| Data provided |
━━━━━━━━━━━━━━━━

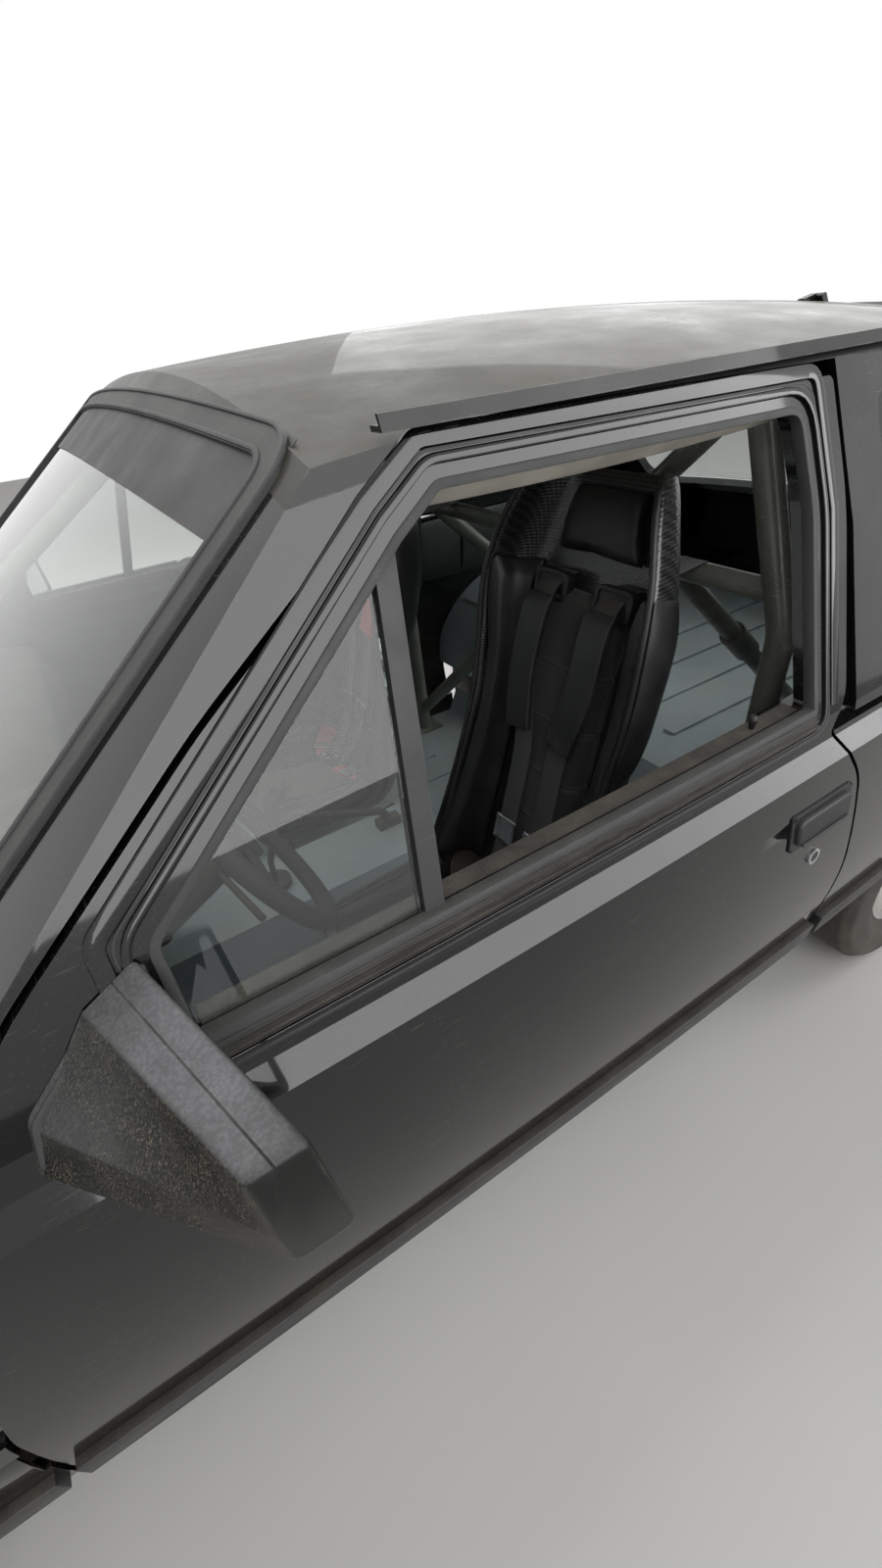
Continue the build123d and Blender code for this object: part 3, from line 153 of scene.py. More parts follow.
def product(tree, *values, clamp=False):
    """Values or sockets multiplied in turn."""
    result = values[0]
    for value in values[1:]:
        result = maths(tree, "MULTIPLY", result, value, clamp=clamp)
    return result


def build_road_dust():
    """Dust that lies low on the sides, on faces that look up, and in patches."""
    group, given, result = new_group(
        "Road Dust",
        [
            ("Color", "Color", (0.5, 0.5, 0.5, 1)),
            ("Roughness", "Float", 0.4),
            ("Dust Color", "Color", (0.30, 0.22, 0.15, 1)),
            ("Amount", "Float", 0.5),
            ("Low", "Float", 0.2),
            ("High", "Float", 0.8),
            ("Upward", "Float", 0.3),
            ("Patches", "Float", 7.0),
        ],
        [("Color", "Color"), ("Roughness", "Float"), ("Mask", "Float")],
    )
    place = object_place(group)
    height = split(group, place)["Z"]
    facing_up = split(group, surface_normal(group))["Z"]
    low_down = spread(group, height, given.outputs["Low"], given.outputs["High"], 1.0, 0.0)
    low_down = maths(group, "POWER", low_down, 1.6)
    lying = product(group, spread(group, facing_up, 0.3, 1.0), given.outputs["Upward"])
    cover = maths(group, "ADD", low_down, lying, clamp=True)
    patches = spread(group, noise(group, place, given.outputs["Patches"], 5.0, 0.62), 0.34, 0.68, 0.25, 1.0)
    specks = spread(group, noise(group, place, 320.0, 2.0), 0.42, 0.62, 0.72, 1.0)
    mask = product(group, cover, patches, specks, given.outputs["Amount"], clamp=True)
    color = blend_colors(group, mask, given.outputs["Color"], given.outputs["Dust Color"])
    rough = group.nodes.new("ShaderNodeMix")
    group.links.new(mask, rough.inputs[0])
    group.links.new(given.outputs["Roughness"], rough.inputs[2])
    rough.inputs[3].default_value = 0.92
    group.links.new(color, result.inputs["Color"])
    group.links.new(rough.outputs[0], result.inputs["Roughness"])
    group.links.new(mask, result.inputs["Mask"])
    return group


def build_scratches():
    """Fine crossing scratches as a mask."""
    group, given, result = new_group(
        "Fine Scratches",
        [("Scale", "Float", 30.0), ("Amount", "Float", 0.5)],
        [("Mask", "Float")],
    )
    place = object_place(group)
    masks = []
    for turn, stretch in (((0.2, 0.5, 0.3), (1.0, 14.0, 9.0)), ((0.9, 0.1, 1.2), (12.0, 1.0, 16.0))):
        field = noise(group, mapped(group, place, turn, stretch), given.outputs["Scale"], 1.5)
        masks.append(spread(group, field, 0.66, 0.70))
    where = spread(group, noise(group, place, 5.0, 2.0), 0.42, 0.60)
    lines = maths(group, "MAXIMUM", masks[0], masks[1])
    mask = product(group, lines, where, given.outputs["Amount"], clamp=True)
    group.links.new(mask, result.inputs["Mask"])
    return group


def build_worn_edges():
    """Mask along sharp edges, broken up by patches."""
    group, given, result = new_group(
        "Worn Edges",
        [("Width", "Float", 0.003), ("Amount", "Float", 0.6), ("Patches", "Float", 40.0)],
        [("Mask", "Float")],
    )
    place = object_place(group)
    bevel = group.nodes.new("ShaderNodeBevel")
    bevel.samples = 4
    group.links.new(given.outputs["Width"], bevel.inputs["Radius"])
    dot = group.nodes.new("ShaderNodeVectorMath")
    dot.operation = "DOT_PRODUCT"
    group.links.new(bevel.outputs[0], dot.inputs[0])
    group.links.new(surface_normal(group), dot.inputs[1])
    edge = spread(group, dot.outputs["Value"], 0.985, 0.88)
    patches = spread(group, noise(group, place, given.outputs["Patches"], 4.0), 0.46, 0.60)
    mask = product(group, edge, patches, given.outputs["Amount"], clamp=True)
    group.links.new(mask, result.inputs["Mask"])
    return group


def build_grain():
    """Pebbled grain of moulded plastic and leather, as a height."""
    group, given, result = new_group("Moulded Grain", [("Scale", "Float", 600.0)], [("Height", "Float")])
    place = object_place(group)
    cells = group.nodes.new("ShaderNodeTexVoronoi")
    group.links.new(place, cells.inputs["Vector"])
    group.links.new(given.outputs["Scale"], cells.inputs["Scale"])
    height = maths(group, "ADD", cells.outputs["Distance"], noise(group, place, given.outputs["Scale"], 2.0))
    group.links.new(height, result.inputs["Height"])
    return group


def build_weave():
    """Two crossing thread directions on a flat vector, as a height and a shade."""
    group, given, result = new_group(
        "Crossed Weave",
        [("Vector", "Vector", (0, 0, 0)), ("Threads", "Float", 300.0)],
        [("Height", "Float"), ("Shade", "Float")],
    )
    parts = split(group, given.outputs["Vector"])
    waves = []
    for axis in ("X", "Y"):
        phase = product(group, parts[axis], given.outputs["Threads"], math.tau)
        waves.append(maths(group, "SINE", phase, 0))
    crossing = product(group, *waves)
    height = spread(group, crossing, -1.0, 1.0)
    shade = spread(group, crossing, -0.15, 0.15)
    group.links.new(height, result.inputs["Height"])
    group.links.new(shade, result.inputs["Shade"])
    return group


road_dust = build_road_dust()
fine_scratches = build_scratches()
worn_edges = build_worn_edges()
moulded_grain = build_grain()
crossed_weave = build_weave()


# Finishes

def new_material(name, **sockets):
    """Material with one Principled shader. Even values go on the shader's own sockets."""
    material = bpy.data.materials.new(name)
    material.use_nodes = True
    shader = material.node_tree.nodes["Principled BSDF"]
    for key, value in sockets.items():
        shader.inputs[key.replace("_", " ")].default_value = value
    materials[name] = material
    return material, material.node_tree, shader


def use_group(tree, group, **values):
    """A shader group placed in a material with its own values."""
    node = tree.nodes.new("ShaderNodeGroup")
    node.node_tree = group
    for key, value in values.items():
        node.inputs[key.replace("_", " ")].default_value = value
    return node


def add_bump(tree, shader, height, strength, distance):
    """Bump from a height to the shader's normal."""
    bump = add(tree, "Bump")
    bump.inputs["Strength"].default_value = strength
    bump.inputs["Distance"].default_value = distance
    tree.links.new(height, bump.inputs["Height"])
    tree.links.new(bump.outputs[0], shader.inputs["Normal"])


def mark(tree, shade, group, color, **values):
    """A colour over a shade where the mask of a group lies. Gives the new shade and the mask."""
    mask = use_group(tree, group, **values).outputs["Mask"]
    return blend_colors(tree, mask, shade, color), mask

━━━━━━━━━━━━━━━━

| What you need to do |
Look through the listing above and count the lines where the string "from" appears. Report the number only.

| Result |
2